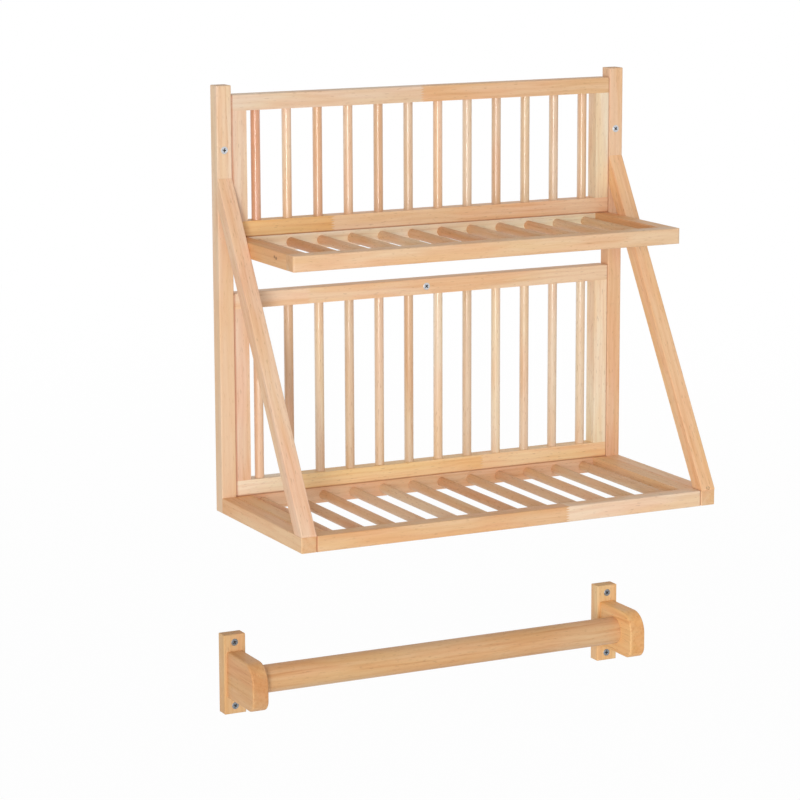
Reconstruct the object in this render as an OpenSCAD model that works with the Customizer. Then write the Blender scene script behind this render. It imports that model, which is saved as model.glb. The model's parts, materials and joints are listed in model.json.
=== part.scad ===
// Wall plate rack of square bars and round dowels, with the hanging rail of its set below it.
// The wall is the plane y = 0 and the rack stands out of it along -y. The origin is on the axis
// of the middle wall screw, where that screw leaves the back of the rack.

/* [Rack] */
// Width of the rack over its two posts
rack_w = 580; // [400:1:900]
// Height of the rack at its posts
rack_h = 540; // [520:1:800]
// Side of the square bars of the frames, shelves, posts and braces
bar = 20; // [16:0.5:24]
// Radius of the eased long edges of the bars
ease_r = 1.5; // [0.5:0.1:3]
// Radius of the outer corners of the frames and shelves, seen square on
corner_r = 3; // [1:0.5:6]
// Height of the lower back frame
lower_frame_h = 260; // [200:1:300]
// Height of the upper back frame
upper_frame_h = 178; // [120:1:220]
// How far the posts stand above the upper back frame
post_above = 12; // [4:1:30]
// Depth of the lower shelf from the wall
lower_shelf_d = 260; // [220:1:320]
// Depth of the upper shelf from the wall
upper_shelf_d = 200; // [120:1:260]

/* [Braces] */
// Height above the underside at which a brace's front meets its post
brace_top = 425; // [370:1:450]
// Upright height of the blunt toe at the foot of a brace
toe_h = 2.5; // [2.5:0.5:6]

/* [Dowels] */
// Diameter of the round dowels
dowel_d = 12; // [8:0.5:16]
// Open gap between a stile or side rail and the dowel next to it
end_gap = 10; // [6:0.5:30]
// Number of dowels in each frame and each shelf
dowel_count = 12; // [4:1:12]
// Depth of the blind sockets that the dowel ends sit in
socket_deep = 8; // [4:0.5:10]

/* [Pegs] */
// Diameter of the hidden wooden pegs in the joints
peg_d = 6; // [4:0.5:8]
// Length of a peg between two bars
peg_l = 24; // [16:1:28]
// Length of a short peg behind a brace or an arm, where the wood is thinner
short_peg_l = 18; // [12:1:20]
// Diameter of the plug that fills the pin hole in the right brace's toe
plug_d = 4; // [3:0.5:4]
// Wood left between that plug and the peg behind it
plug_wall = 3; // [2:0.5:6]

/* [Wall screws] */
// Diameter of a screw's plain shank, in the wood
shank_d = 4; // [3:0.1:5]
// Mean diameter of the threaded end, in the wall
thread_d = 3.6; // [2.6:0.1:4]
// How far each screw stands out of the back
screw_out = 15; // [10:1:60]
// Length of the pointed tip
tip_l = 3; // [1:0.5:5]
// Diameter of a screw's countersunk head
head_d = 9.5; // [7:0.5:12]
// Height of that head, from its flat face to the shank
head_h = 2.7; // [2:0.1:4]
// Width of the cross recess in the head
cross_w = 1.1; // [0.6:0.1:1.6]
// Length of the cross recess across the head
cross_l = 5; // [3:0.1:6.5]
// Depth of the cross recess
cross_deep = 1.6; // [0.8:0.1:2]
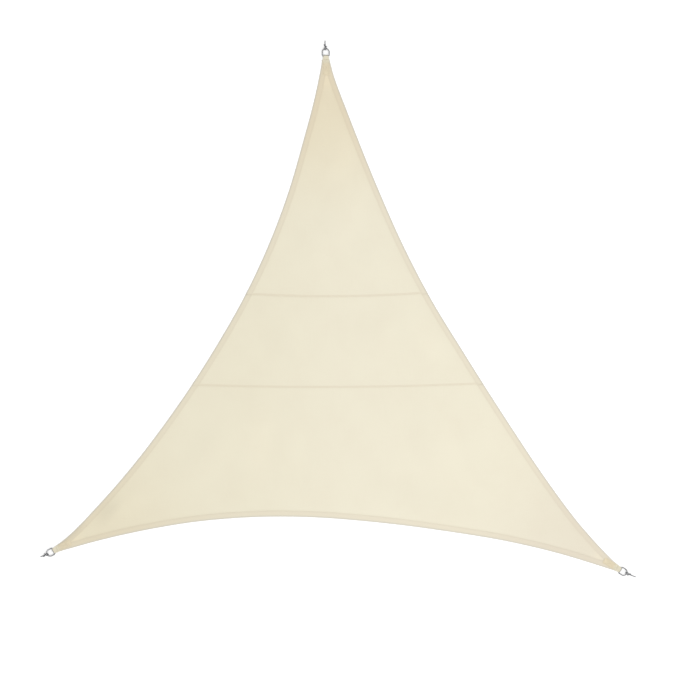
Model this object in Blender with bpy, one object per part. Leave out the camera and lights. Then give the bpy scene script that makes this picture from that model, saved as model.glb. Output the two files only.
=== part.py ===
"""Triangular shade sail of three sewn fabric panels, lying face up on the ground.

Metres, +Z up, +Y towards the top corner. The origin is on the ground under the middle of the
sail. Each corner has a sewn webbing strap, a steel ring in the strap's loop, and a cord tie.
Outwards at a corner means away from the cloth, along the strap.
"""

import math

import bmesh
import bpy
from mathutils import Matrix, Vector
from mathutils.geometry import delaunay_2d_cdt, interpolate_bezier, intersect_line_line_2d

# Shared sizes
GAP = 0.0003             # room left between neighbouring pieces
FABRIC = 0.0012          # one layer of the cloth
CORNER_COLUMNS = ("name", "x", "y", "facing", "tie_turn", "tie_reach", "tie_drift")
CORNERS = (              # middle of each ring, outward direction, and its tie's turn, reach and bend
    ("top", -0.0690, 1.6098, 92.0, 2.5, 0.074, -0.0015),
    ("left", -1.7760, -1.4912, 208.0, -4.0, 0.067, -0.0015),
    ("right", 1.7760, -1.6102, 329.0, 7.0, 0.084, 0.0020),
)

# Cloth outline: how far each edge lies inside the straight line between two ring middles
SAG_COLUMNS = ("share", "left_edge", "right_edge", "bottom_edge")
EDGE_SAG = (
    (0.0115, -0.002, 0.001, 0.004),
    (0.0200, 0.011, 0.010, 0.015),
    (0.0400, 0.035, 0.029, 0.037),
    (0.0600, 0.057, 0.043, 0.060),
    (0.1000, 0.097, 0.066, 0.102),
    (0.1500, 0.140, 0.094, 0.148),
    (0.2500, 0.219, 0.144, 0.221),
    (0.3500, 0.269, 0.181, 0.262),
    (0.4500, 0.290, 0.195, 0.274),
    (0.5500, 0.284, 0.184, 0.260),
    (0.7000, 0.240, 0.158, 0.211),
    (0.8000, 0.187, 0.132, 0.163),
    (0.9000, 0.109, 0.086, 0.089),
    (0.9400, 0.071, 0.055, 0.051),
    (0.9600, 0.048, 0.037, 0.031),
    (0.9800, 0.019, 0.016, 0.011),
    (0.9885, 0.004, 0.003, 0.002),
)
EDGE_COLUMNS = ("name", "start", "end")
EDGES = (
    ("left_edge", "top", "left"),
    ("bottom_edge", "left", "right"),
    ("right_edge", "top", "right"),
)
HEM = 0.036              # folded border along the three edges
TIP_SETBACK = 0.042      # from a ring's middle to the cut tip of the cloth

# Panel seams: the upper panel laps over the lower one, on a line that bows a little
SEAM_COLUMNS = ("name", "height", "middle", "bow")
SEAMS = (
    ("upper_seam", 0.0990, -0.05, 0.060),
    ("lower_seam", -0.4630, -0.10, 0.022),
)
PANEL_COLUMNS = ("name", "above", "below")
PANELS = (
    ("panel_top", None, "upper_seam"),
    ("panel_middle", "upper_seam", "lower_seam"),
    ("panel_bottom", "lower_seam", None),
)
LAP = 0.012
RAMP = 0.030             # over this length the cloth comes down from what it lies on
HEM_STOP = 0.004         # the lower panel's hem fold ends this far short of the lap

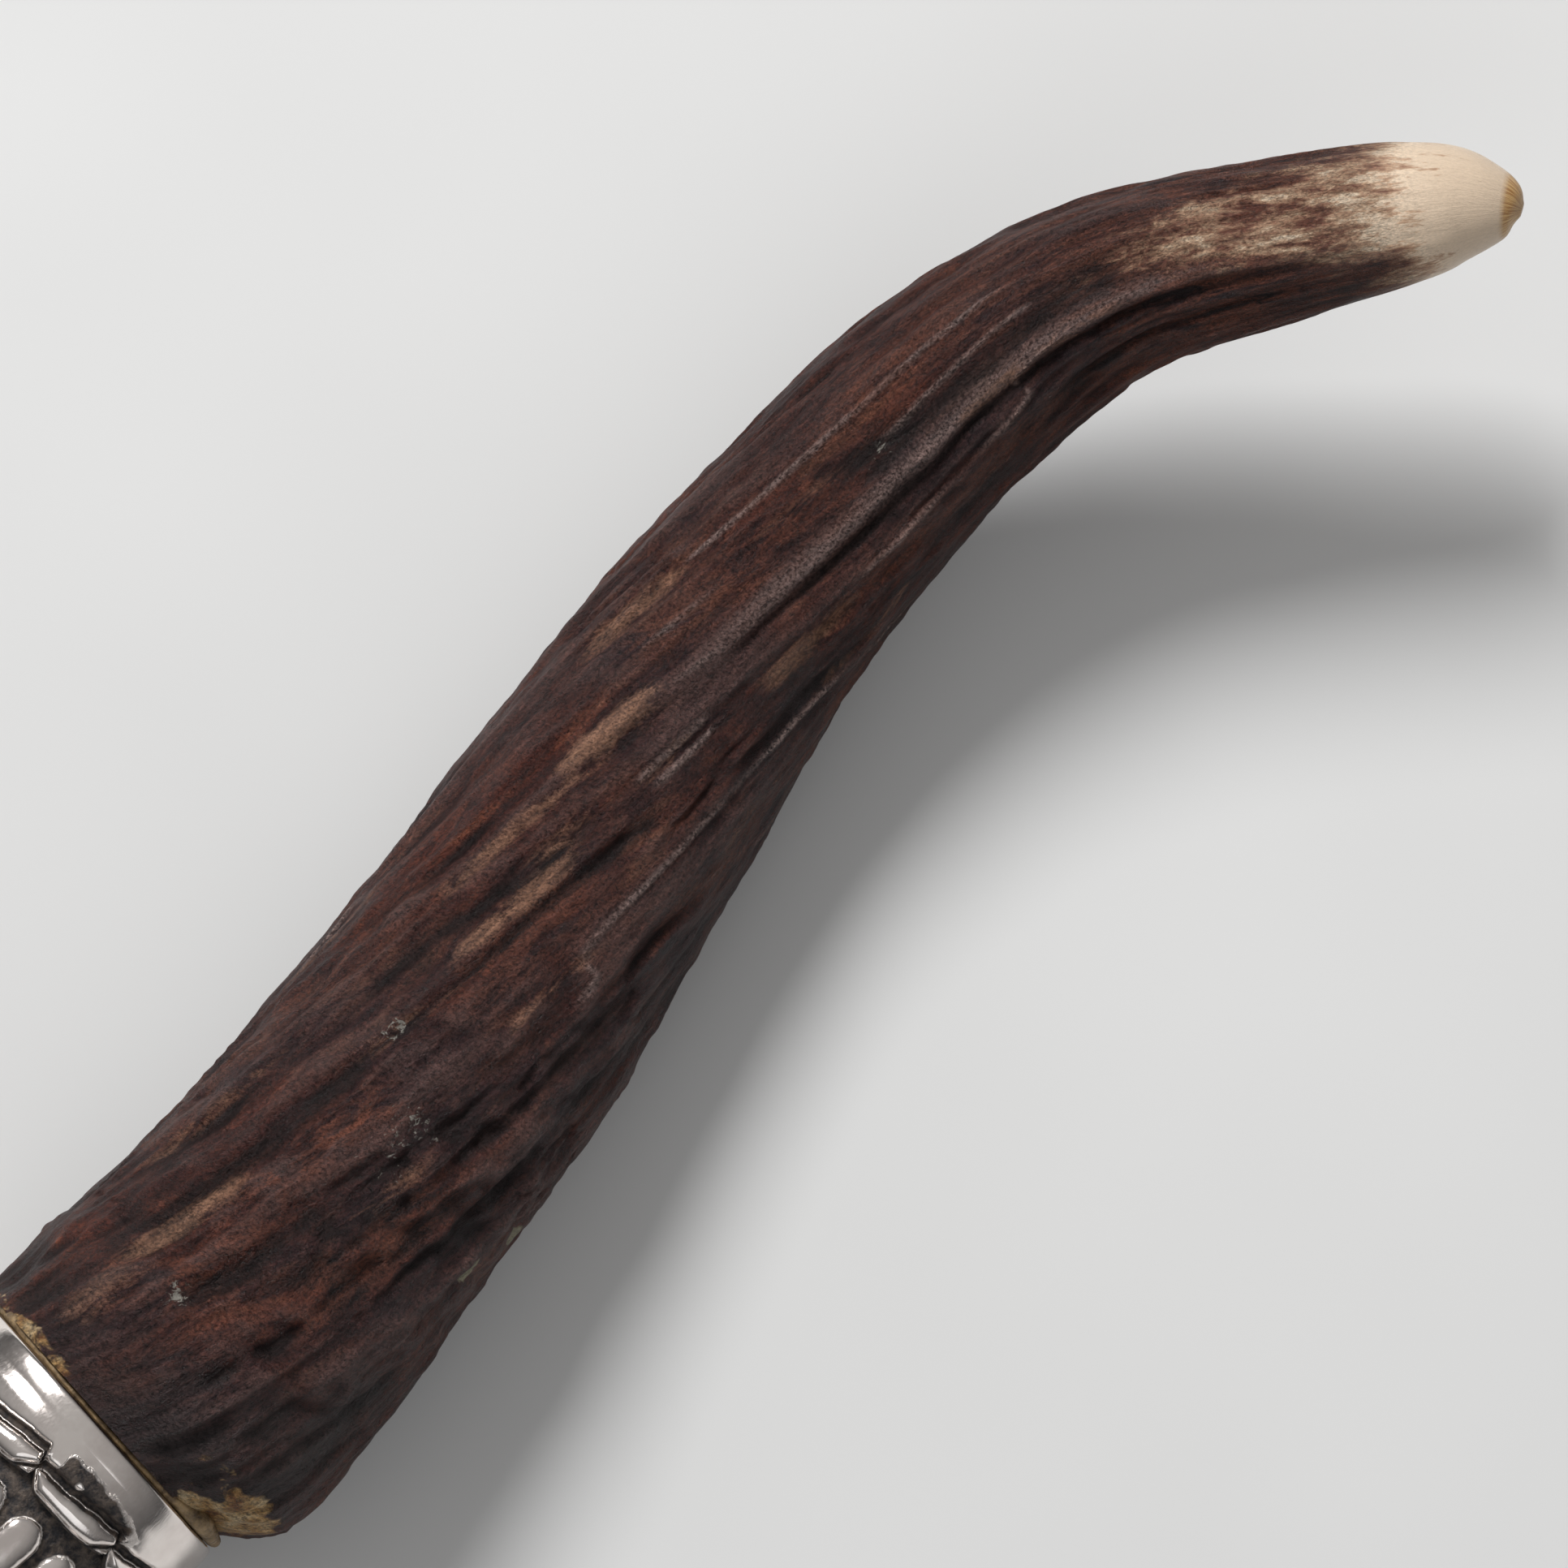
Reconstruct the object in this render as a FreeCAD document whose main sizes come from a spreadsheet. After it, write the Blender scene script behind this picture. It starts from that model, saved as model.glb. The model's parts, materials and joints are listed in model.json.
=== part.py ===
"""Carving-set sharpening steel with an antler handle, as a parametric FreeCAD document.

Every piece is drawn along the steel's own axis: X runs from the rod's tip to the handle, Y to the
handle's left and Z up.  One placement then lays the whole steel down the way it rests on a table,
on the rod's tip and on two places under the handle, with the origin under the middle of its box.
"""
import FreeCAD, Part
import math
import os

import Sketcher
from FreeCAD import Placement, Rotation, Vector

# alias: value in millimetres or degrees
DIMENSIONS = {
    # sharpening rod, from its tip to the bolster, and the tang behind it
    "rod_length": 205.0,
    "rod_nose_length": 5.0,
    "rod_nose_radius": 1.6,
    "rod_tip_radius": 3.9,
    "rod_root_radius": 4.7,
    "shank_length": 16.0,
    "shank_radius": 5.0,
    "tang_radius": 3.8,
    "tang_neck_radius": 3.2,
    "tang_end_radius": 2.0,
    "tang_reach": 34.0,
    # turned bolster
    "bolster_length": 9.0,
    "bolster_nose_radius": 6.2,
    "bolster_waist_radius": 6.6,
    "bolster_flange_radius": 8.4,
    "bolster_bead_length": 3.2,
    "bolster_flange_length": 2.2,
    "bolster_crown": 1.2,
    # ferrule: embossed shell, front plate, neck bead, polished band and lip
    "plate_thickness": 0.8,
    "ferrule_length": 30.0,
    "shell_thickness": 0.6,
    "shell_neck_radius": 9.0,
    "shell_neck_length": 3.0,
    "shell_belly_crown": 0.5,
    "shell_rear_radius": 10.4,
    "neck_ring_inset": 0.4,
    "neck_ring_width": 1.8,
    "neck_ring_edge": 0.1,
    "neck_ring_crown": 0.8,
    "band_width": 4.1,
    "band_edge": 0.45,
    "band_crown": 0.65,
    "lip_width": 1.5,
    "lip_edge": 0.55,
    "lip_crown": 0.35,
    # antler: joint with the ferrule, bore for the tang, and rounded tip
    "spigot_length": 9.0,
    "bore_radius": 3.8,
    "bore_clearance": 1.4,
    "glue_thickness": 0.4,
    "glue_crown": 0.18,
    "stag_tip_length": 7.1,
    # how the steel lies: height of its axis at the ferrule's rear rim, and the axis's slope
    "axis_height": 11.93,
    "axis_pitch": 1.919,
    "origin_from_tip": 183.17,
    "origin_to_left": 3.67,
}

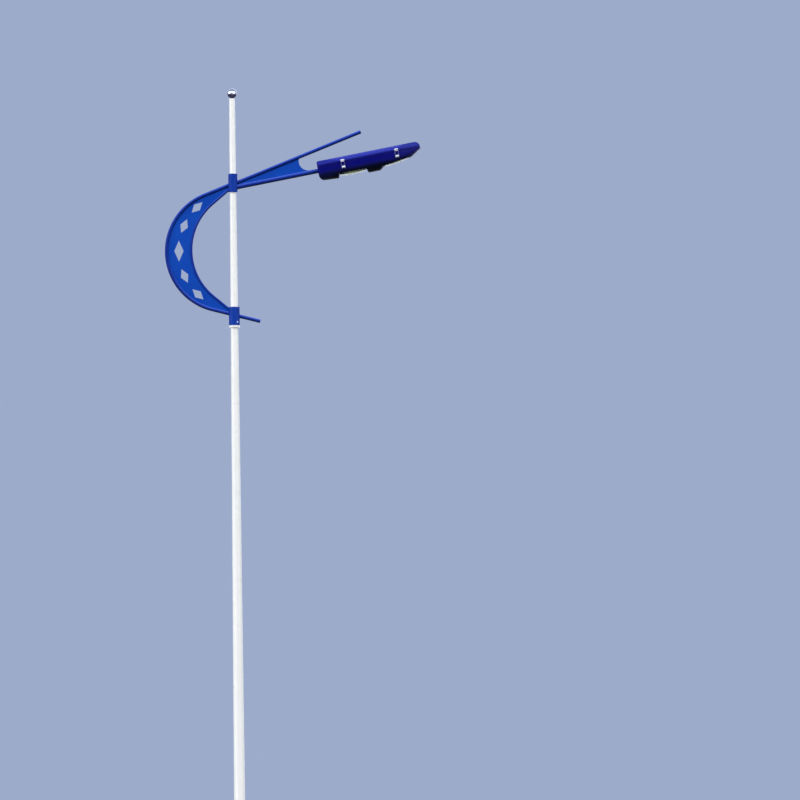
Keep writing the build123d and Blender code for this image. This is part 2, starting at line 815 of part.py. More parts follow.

* * *

**Goal of the exercise**
Within the listing above, locate the line containing "Reconstruct the object in this render as a FreeCAD" and the line containing "from FreeCAD import". Reproduce those two lines and all lines between them exactly, with nothing added.

**The reply**
Reconstruct the object in this render as a FreeCAD document whose main sizes come from a spreadsheet. After it, write the Blender scene script behind this picture. It starts from that model, saved as model.glb. The model's parts, materials and joints are listed in model.json.
=== part.py ===
"""Carving-set sharpening steel with an antler handle, as a parametric FreeCAD document.

Every piece is drawn along the steel's own axis: X runs from the rod's tip to the handle, Y to the
handle's left and Z up.  One placement then lays the whole steel down the way it rests on a table,
on the rod's tip and on two places under the handle, with the origin under the middle of its box.
"""
import FreeCAD, Part
import math
import os

import Sketcher
from FreeCAD import Placement, Rotation, Vector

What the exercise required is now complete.